Wibrandis came to England, looked at the situation, and decided that everyone should emigrate. She went back to Strasbourg to make arrangements, where she narrowly escaped being summoned by a Catholic official who was trying to confiscate her property (she admitted that if she had gone she might have “said something hot” which would not have been a good idea). By the end of 1549 she had herded the whole family to England, in time to nurse Martin through two more difficult winters. In 1551 Bucer died, worn out by his endless activity, discouraged by the apparent failure of his work, and weakened by the climate. It was left to Wibrandis to organize the Bucer household for the return trip to Strasbourg. But Strasbourg was no longer a haven. The Interim was still in force (though not for much longer) and the family of a prominent heretic was not safe there. Wibrandis and her household therefore returned to Basel, where she lived for more than 10 years as a much respected matriarch until her death (in yet another plague epidemic) in 1564.

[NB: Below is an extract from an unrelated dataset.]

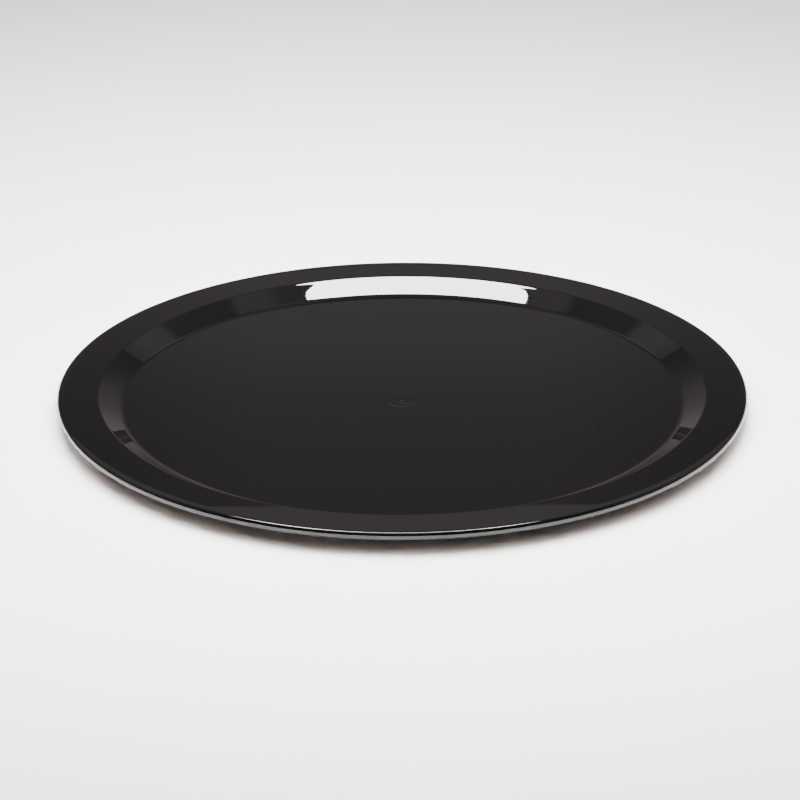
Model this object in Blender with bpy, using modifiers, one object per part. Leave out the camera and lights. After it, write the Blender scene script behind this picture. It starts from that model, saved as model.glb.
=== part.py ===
"""A round serving tray: one gloss black moulding with a rounded lip, standing on six soft feet.

Units are metres and +Z is up. The origin is on the tray's axis, at the height of the surface that it
stands on. Each piece is an object of its own in the collection "serving_tray".
"""

import math

import bpy
from mathutils import Vector

# Tray outline
TRAY_DIAMETER = 0.400
TRAY_HEIGHT = 0.014
PLASTIC_THICKNESS = 0.0026

# Lip: the rim's turned-down edge, three arcs in a row. The angles are from straight up, outwards.
LIP_SHOULDER_RADIUS = 0.0022
LIP_SIDE_RADIUS = 0.0046
LIP_FOOT_RADIUS = 0.0012
LIP_SHOULDER_ANGLE = 78
LIP_FOOT_ANGLE = 108

# Well: the hollow inside the rim, with a straight sloping wall and a flat floor
WALL_TOP_RADIUS = 0.1759
WALL_FOOT_RADIUS = 0.1626
WELL_DEPTH = 0.0075
WALL_TOP_FILLET = 0.0025
WALL_FOOT_FILLET = 0.0065

# Underside: a low stiffening ring that joins the cups that hold the feet
FOOT_COUNT = 6
FOOT_CIRCLE_RADIUS = 0.148
RING_WIDTH = 0.0022
RING_DEPTH = 0.0014
CUP_WALL = 0.0016
CUP_DEPTH = 0.0022
CUP_RECESS = 0.0003

# Feet: soft buttons, slightly tapered, pressed into the cups
FOOT_TOP_DIAMETER = 0.0140
FOOT_SOLE_DIAMETER = 0.0124
FOOT_EDGE = 0.0005
FIT_GAP = 0.0003

# How finely the round shapes are cut
TRAY_SEGMENTS = 96
CUP_SEGMENTS = 24
FOOT_SEGMENTS = 24
LIP_SHOULDER_STEPS = 3
LIP_SIDE_STEPS = 2
LIP_FOOT_STEPS = 4
FILLET_STEPS = 2
MERGE_DISTANCE = 0.00001

# Heights above the surface that the tray stands on
FLOOR_TOP_Z = TRAY_HEIGHT - WELL_DEPTH
FLOOR_UNDERSIDE_Z = FLOOR_TOP_Z - PLASTIC_THICKNESS
RIM_UNDERSIDE_Z = TRAY_HEIGHT - PLASTIC_THICKNESS
CUP_ROOF_Z = FLOOR_UNDERSIDE_Z + CUP_RECESS
CUP_MOUTH_Z = FLOOR_UNDERSIDE_Z - CUP_DEPTH

CUP_BORE_RADIUS = FOOT_TOP_DIAMETER / 2 + FIT_GAP
CUP_OUTER_RADIUS = CUP_BORE_RADIUS + CUP_WALL


def clear_objects():
    """Removes every object, so that the script gives the same result in any file."""
    for old in list(bpy.data.objects):
        bpy.data.objects.remove(old)


def new_collection(name):
    """A collection linked to the scene."""
    collection = bpy.data.collections.new(name)
    bpy.context.scene.collection.children.link(collection)
    return collection


def new_material(name, colour, roughness, metallic=0.0):
    """A Principled BSDF material with one colour."""
    material = bpy.data.materials.new(name)
    material.use_nodes = True
    shader = material.node_tree.nodes["Principled BSDF"]
    shader.inputs["Base Color"].default_value = (*colour, 1.0)
    shader.inputs["Roughness"].default_value = roughness
    shader.inputs["Metallic"].default_value = metallic
    return material


def outward(angle):
    """The direction at an angle from straight up, outwards, in the (radius, height) plane."""
    return Vector((math.sin(math.radians(angle)), math.cos(math.radians(angle))))


def arc(centre, radius, start, end, steps):
    """Points of an arc whose outward direction turns from one angle to another."""
    return [centre + radius * outward(start + (end - start) * i / steps) for i in range(steps + 1)]


def lip_outline():
    """The lip's section, from the flat rim over the shoulder, down the side and round the foot."""
    side_centre = Vector((TRAY_DIAMETER / 2 - LIP_SIDE_RADIUS, 0))
    shoulder_centre = side_centre + (LIP_SIDE_RADIUS - LIP_SHOULDER_RADIUS) * outward(LIP_SHOULDER_ANGLE)
    foot_centre = side_centre + (LIP_SIDE_RADIUS - LIP_FOOT_RADIUS) * outward(LIP_FOOT_ANGLE)
    outline = arc(shoulder_centre, LIP_SHOULDER_RADIUS, 0, LIP_SHOULDER_ANGLE, LIP_SHOULDER_STEPS)
    outline += arc(side_centre, LIP_SIDE_RADIUS, LIP_SHOULDER_ANGLE, 90, 1)[1:]
    outline += arc(side_centre, LIP_SIDE_RADIUS, 90, LIP_FOOT_ANGLE, LIP_SIDE_STEPS)[1:]
    outline += arc(foot_centre, LIP_FOOT_RADIUS, LIP_FOOT_ANGLE, 270, LIP_FOOT_STEPS)[1:]
    lift = Vector((0, TRAY_HEIGHT - outline[0].y))
    return [point + lift for point in outline]


def fillet(before, corner, after, radius, steps):
    """Points that round off a corner of an outline, tangent to the lines on both sides of it."""
    towards_before = (before - corner).normalized()
    towards_after = (after - corner).normalized()
    half_angle = towards_before.angle(towards_after) / 2
    middle = (towards_before + towards_after).normalized()
    centre = corner + middle * radius / math.sin(half_angle)
    first = corner + towards_before * radius / math.tan(half_angle) - centre
    last = corner + towards_after * radius / math.tan(half_angle) - centre
    turn = first.angle_signed(last)
    start = math.atan2(first.y, first.x)
    points = []
    for i in range(steps + 1):
        angle = start - turn * i / steps
        points.append(centre + radius * Vector((math.cos(angle), math.sin(angle))))
    return points


def shell_outline():
    """The moulding's section, from the axis out along its top, round the lip and back underneath."""
    wall_slope = math.atan2(WELL_DEPTH, WALL_TOP_RADIUS - WALL_FOOT_RADIUS)
    underside_shift = PLASTIC_THICKNESS * math.tan(wall_slope / 2)
    lip = lip_outline()

    top_axis = Vector((0, FLOOR_TOP_Z))
    top_foot = Vector((WALL_FOOT_RADIUS, FLOOR_TOP_Z))
    top_edge = Vector((WALL_TOP_RADIUS, TRAY_HEIGHT))
    under_rim = Vector((lip[-1].x, RIM_UNDERSIDE_Z))
    under_edge = Vector((WALL_TOP_RADIUS + underside_shift, RIM_UNDERSIDE_Z))
    under_foot = Vector((WALL_FOOT_RADIUS + underside_shift, FLOOR_UNDERSIDE_Z))
    under_axis = Vector((0, FLOOR_UNDERSIDE_Z))

    ring_outer = FOOT_CIRCLE_RADIUS + RING_WIDTH / 2
    ring_inner = FOOT_CIRCLE_RADIUS - RING_WIDTH / 2
    ring_z = FLOOR_UNDERSIDE_Z - RING_DEPTH

    outline = [top_axis]
    outline += fillet(top_axis, top_foot, top_edge, WALL_FOOT_FILLET, FILLET_STEPS)
    outline += fillet(top_foot, top_edge, lip[0], WALL_TOP_FILLET, FILLET_STEPS)
    outline += lip
    outline.append(under_rim)
    outline += fillet(under_rim, under_edge, under_foot, WALL_TOP_FILLET, FILLET_STEPS)
    outline += fillet(under_edge, under_foot, under_axis, WALL_FOOT_FILLET, FILLET_STEPS)
    outline += [Vector((ring_outer, FLOOR_UNDERSIDE_Z)), Vector((ring_outer, ring_z))]
    outline += [Vector((ring_inner, ring_z)), Vector((ring_inner, FLOOR_UNDERSIDE_Z))]
    outline.append(under_axis)
    return outline


def foot_outline():
    """A foot's section, from the axis at its top, down its side, to the axis at its sole."""
    top = CUP_ROOF_Z - FIT_GAP
    top_radius = FOOT_TOP_DIAMETER / 2
    sole_radius = FOOT_SOLE_DIAMETER / 2
    return [
        Vector((0, top)),
        Vector((top_radius - FOOT_EDGE, top)),
        Vector((top_radius, top - FOOT_EDGE)),
        Vector((top_radius, CUP_MOUTH_Z)),
        Vector((sole_radius, FOOT_EDGE)),
        Vector((sole_radius - FOOT_EDGE, 0)),
        Vector((0, 0)),
    ]


def turned_object(name, outline, segments, collection):
    """An object turned round the Z axis from an outline of (radius, height) points."""
    mesh = bpy.data.meshes.new(name)
    vertices = [(point.x, 0, point.y) for point in outline]
    edges = [(i, i + 1) for i in range(len(vertices) - 1)]
    mesh.from_pydata(vertices, edges, [])
    turned = bpy.data.objects.new(name, mesh)
    collection.objects.link(turned)
    screw = turned.modifiers.new("turn", "SCREW")
    screw.axis = "Z"
    screw.angle = math.tau
    screw.steps = segments
    screw.render_steps = segments
    screw.use_merge_vertices = True
    screw.merge_threshold = MERGE_DISTANCE
    screw.use_smooth_shade = True
    return turned


def cut_or_join(target, tool, operation):
    """Adds a Boolean modifier, and marks the other shape as a tool that isn't shown."""
    boolean = target.modifiers.new(tool.name, "BOOLEAN")
    boolean.operation = operation
    boolean.solver = "EXACT"
    boolean.object = tool
    tool.hide_render = True
    tool.display_type = "WIRE"


def place_on_foot_circle(item, index):
    """Puts an object at one of the feet's places."""
    angle = math.tau * (index + 0.5) / FOOT_COUNT
    item.location.x = FOOT_CIRCLE_RADIUS * math.cos(angle)
    item.location.y = FOOT_CIRCLE_RADIUS * math.sin(angle)


def cup_cylinder(name, radius, low, high, index, collection):
    """An upright cylinder at one of the feet's places."""
    bpy.ops.mesh.primitive_cylinder_add(vertices=CUP_SEGMENTS, radius=radius, depth=high - low)
    cylinder = bpy.context.active_object
    cylinder.name = name
    for owner in cylinder.users_collection:
        owner.objects.unlink(cylinder)
    collection.objects.link(cylinder)
    place_on_foot_circle(cylinder, index)
    cylinder.location.z = (low + high) / 2
    return cylinder


def make_shell(collection, tools):
    """The tray itself: one moulding, with the six cups for its feet under the floor."""
    shell = turned_object("tray_shell", shell_outline(), TRAY_SEGMENTS, collection)
    middle_of_floor = (FLOOR_TOP_Z + FLOOR_UNDERSIDE_Z) / 2
    for i in range(FOOT_COUNT):
        boss = cup_cylinder(f"cup_boss_{i + 1}", CUP_OUTER_RADIUS, CUP_MOUTH_Z, middle_of_floor, i, tools)
        cut_or_join(shell, boss, "UNION")
    for i in range(FOOT_COUNT):
        bore = cup_cylinder(f"cup_bore_{i + 1}", CUP_BORE_RADIUS, 0, CUP_ROOF_Z, i, tools)
        cut_or_join(shell, bore, "DIFFERENCE")
    shell.data.materials.append(new_material("gloss_black_plastic", (0.008, 0.007, 0.0075), 0.08))
    return shell


def make_feet(collection):
    """The soft feet. They share one mesh."""
    first = turned_object("non_slip_foot_1", foot_outline(), FOOT_SEGMENTS, collection)
    first.data.materials.append(new_material("dark_grey_soft_rubber", (0.03, 0.03, 0.032), 0.75))
    feet = [first]
    for i in range(1, FOOT_COUNT):
        foot = first.copy()
        foot.name = f"non_slip_foot_{i + 1}"
        collection.objects.link(foot)
        feet.append(foot)
    for i, foot in enumerate(feet):
        place_on_foot_circle(foot, i)
    return feet


clear_objects()
tray_collection = new_collection("serving_tray")
tool_collection = new_collection("moulding_tools")
tray = bpy.data.objects.new("serving_tray_origin", None)
tray_collection.objects.link(tray)
make_shell(tray_collection, tool_collection).parent = tray
for soft_foot in make_feet(tray_collection):
    soft_foot.parent = tray
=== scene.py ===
import math

import bpy
from mathutils import Matrix, Vector


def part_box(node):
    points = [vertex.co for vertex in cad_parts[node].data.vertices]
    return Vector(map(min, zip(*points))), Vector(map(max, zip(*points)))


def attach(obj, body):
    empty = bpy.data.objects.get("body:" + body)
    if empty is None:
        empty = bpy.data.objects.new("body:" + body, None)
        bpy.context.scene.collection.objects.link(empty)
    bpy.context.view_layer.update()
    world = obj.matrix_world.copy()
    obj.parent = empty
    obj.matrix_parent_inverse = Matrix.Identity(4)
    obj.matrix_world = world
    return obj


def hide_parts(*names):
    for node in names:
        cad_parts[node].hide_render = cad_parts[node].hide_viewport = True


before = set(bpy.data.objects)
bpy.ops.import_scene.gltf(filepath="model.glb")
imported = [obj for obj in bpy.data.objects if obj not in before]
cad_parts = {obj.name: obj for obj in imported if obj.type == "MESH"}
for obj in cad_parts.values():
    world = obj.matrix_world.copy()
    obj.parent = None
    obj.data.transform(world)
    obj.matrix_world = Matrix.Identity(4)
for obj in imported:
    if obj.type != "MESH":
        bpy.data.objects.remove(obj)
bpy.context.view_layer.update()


# The tray is one injection moulding of black styrenic plastic, gated in the middle of its floor. The
# steel mould was polished to a mirror, so the plastic comes out glossy. From the middle outwards it
# is a flat floor, a short sloping wall, a flat rim, and a lip that turns down.

SHELL_LOW, SHELL_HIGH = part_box("tray_shell")
TRAY_RADIUS = SHELL_HIGH.x
RIM_TOP_Z = SHELL_HIGH.z
WALL_TOP_RADIUS = 0.1759
WALL_FOOT_RADIUS = 0.1626
WELL_DEPTH = 0.0075
PLASTIC_THICKNESS = 0.0026
WALL_TOP_FILLET = 0.0025
WALL_FOOT_FILLET = 0.0065
WALL_PIECE_MM = 0.25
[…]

A decisive—if supporting—role
Though Wibrandis never wrote or spoke publicly, and her husbands spoke little of her except to praise her virtue and gentleness, her threat to “say something hot” to the intrusive Strasbourg official shows another side. The details of the move to England also show her to have been decisive and capable, sometimes overruling her ailing husband.
For the most part, Wibrandis stood in the background—but what a background! From the heady beginnings in Basel to the stress and bustle of Strasbourg to the wintry gloom of Edwardian England, Wibrandis played a key (if supporting) role in the unfolding Reformation. The men she married were among the most moderate of the Protestant leaders. They combined learning with reforming fire, and against great odds they struggled to hold the Protestant movement together and make it a genuine renewal of the Church.
That all three men saw Wibrandis as the ideal helpmate says something about the kind of woman she must have been.